Day of the African Child: Taking action together for the children living on the street
Maputo, 16 June 2008 – The Day of the African Child has been celebrated on June 16 every year since 1991, when it was initiated by the Organization for African Unity (OAU), later replaced by the African Union (AU). It honors those who participated in the Soweto uprising in 1976, on the same day, in which hundreds of school children, demanding their right to be taught in their own language, were shot and killed. It also raises awareness of the continuing need for improvement of the education provided to African children.
The theme of this year’s Day of the African Child is ‘taking action for the children living on the street’. Thousands of children in Africa are experiencing violence, exploitation and abuse on a daily basis, and this situation is especially stark for children living and working on the streets.

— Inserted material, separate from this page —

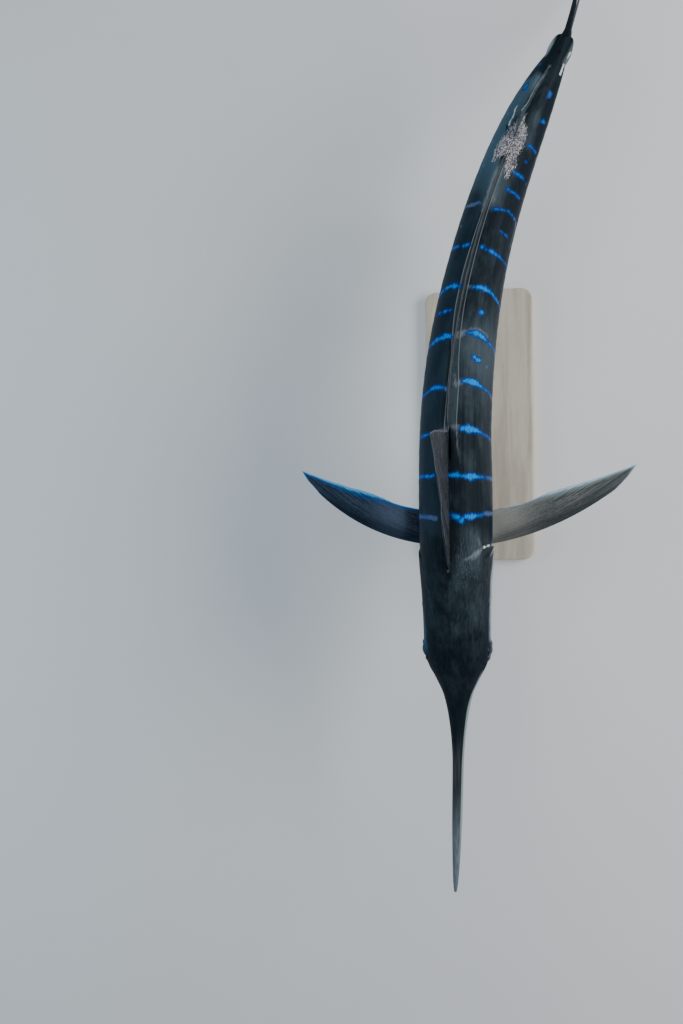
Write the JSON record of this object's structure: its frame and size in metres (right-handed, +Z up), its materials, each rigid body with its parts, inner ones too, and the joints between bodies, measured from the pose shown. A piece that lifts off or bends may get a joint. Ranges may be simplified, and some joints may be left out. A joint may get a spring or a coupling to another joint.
{
  "type": "striped marlin display model",
  "caption": "Life-size still model of a striped marlin swimming with its tail bent aside, held on short rods over a flat display base.",
  "frame": {"origin": "centre of the underside of the stand's base", "axes": "+Z up; the fish swims towards -X, with its own left side towards -Y"},
  "size_m": [2.7189, 1.0042, 0.8277],
  "materials": {
    "fish_skin": "wet satin skin",
    "bill_skin": "satin",
    "fin_membrane": "satin",
    "eye": "polished",
    "stand_wood": "satin",
    "stand_steel": "brushed",
    "stand_pad": "matte"
  },
  "bodies": {
    "root": {"bill": "bill_skin", "head": "fish_skin", "lower_jaw": "fish_skin", "gill_cover_left": "fish_skin", "gill_cover_right": "fish_skin", "eye_left": "eye", "eye_right": "eye", "torso_front": "fish_skin", "torso_middle": "fish_skin", "torso_rear": "fish_skin", "tail_stem": "fish_skin", "dorsal_fin_lobe": "fin_membrane", "dorsal_fin_folded": "fin_membrane", "second_dorsal_fin": "fin_membrane", "first_anal_fin": "fin_membrane", "second_anal_fin": "fin_membrane", "pectoral_fin_left": "fin_membrane", "pectoral_fin_right": "fin_membrane", "pelvic_fin_left": "fin_membrane", "pelvic_fin_right": "fin_membrane", "tail_fin_upper": "fin_membrane", "tail_fin_lower": "fin_membrane", "stand_base": "stand_wood", "stand_collar_front": "stand_steel", "stand_collar_rear": "stand_steel", "stand_rod_front": "stand_steel", "stand_rod_rear": "stand_steel", "stand_saddle_front": "stand_pad", "stand_saddle_rear": "stand_pad"}
  },
  "joints": []
}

On the occasion of the 21st annual Day of the African Child, UNICEF calls on governments across the continent to strengthen support systems for children, which provide the basis for a more protective environment within families and communities to keep children safe and strengthen families through the provision of basic social, health and education services.
“These children have already been forced from the protection of their homes, only to be subjected to even greater risks on the streets,” says Anthony Lake, UNICEF Executive Director. “On the Day of the African Child, and every day, we must do all we can to address the reasons why so many children are separated from their families, and invest in new efforts to protect them, no matter where they live.”
Widespread poverty, conflicts, HIV and climate change, as well as violence in the home, are forcing more and more children to leave their homes to live and work on the streets, exposed to harm and exploitation. Many others end up in less visible exploitative situations, working in households, on farms, in mines or even in armed groups.
In Sub-Saharan Africa, more than 50 million children have lost one or both parents, almost 15 million of them due to AIDS. Some of them are forced to grow up on their own, with limited or no support from adult caretakers. Sub-Saharan Africa has the highest rate of child labor in the world, with more than one third of children aged 5 – 14 engaged in the hardest forms of labor.
“It is important to address the web of risks and vulnerabilities that underlie the many different forms of harm, abuse and exploitation faced by children living or working on the streets,” says Ursula Pais, Child Protection Specialist at UNICEF Mozambique. These different forms of harm include sexual abuse, prostitution, exploitation, trafficking, hazardous labor, violence and lack of access to justice and to services, among others.
“It is important to support actions that reduce disparities faced by children based on geographic or economic obstacles or discrimination based on sex, age, ethnicity or other factors,” says Pais.
“We need to support a protective environment for children, which will boost their development and progress, improve their health, education and well-being and their capacity to be good citizens and productive members of society,” concludes Ursula Pais, Child Protection Specialist at UNICEF Mozambique.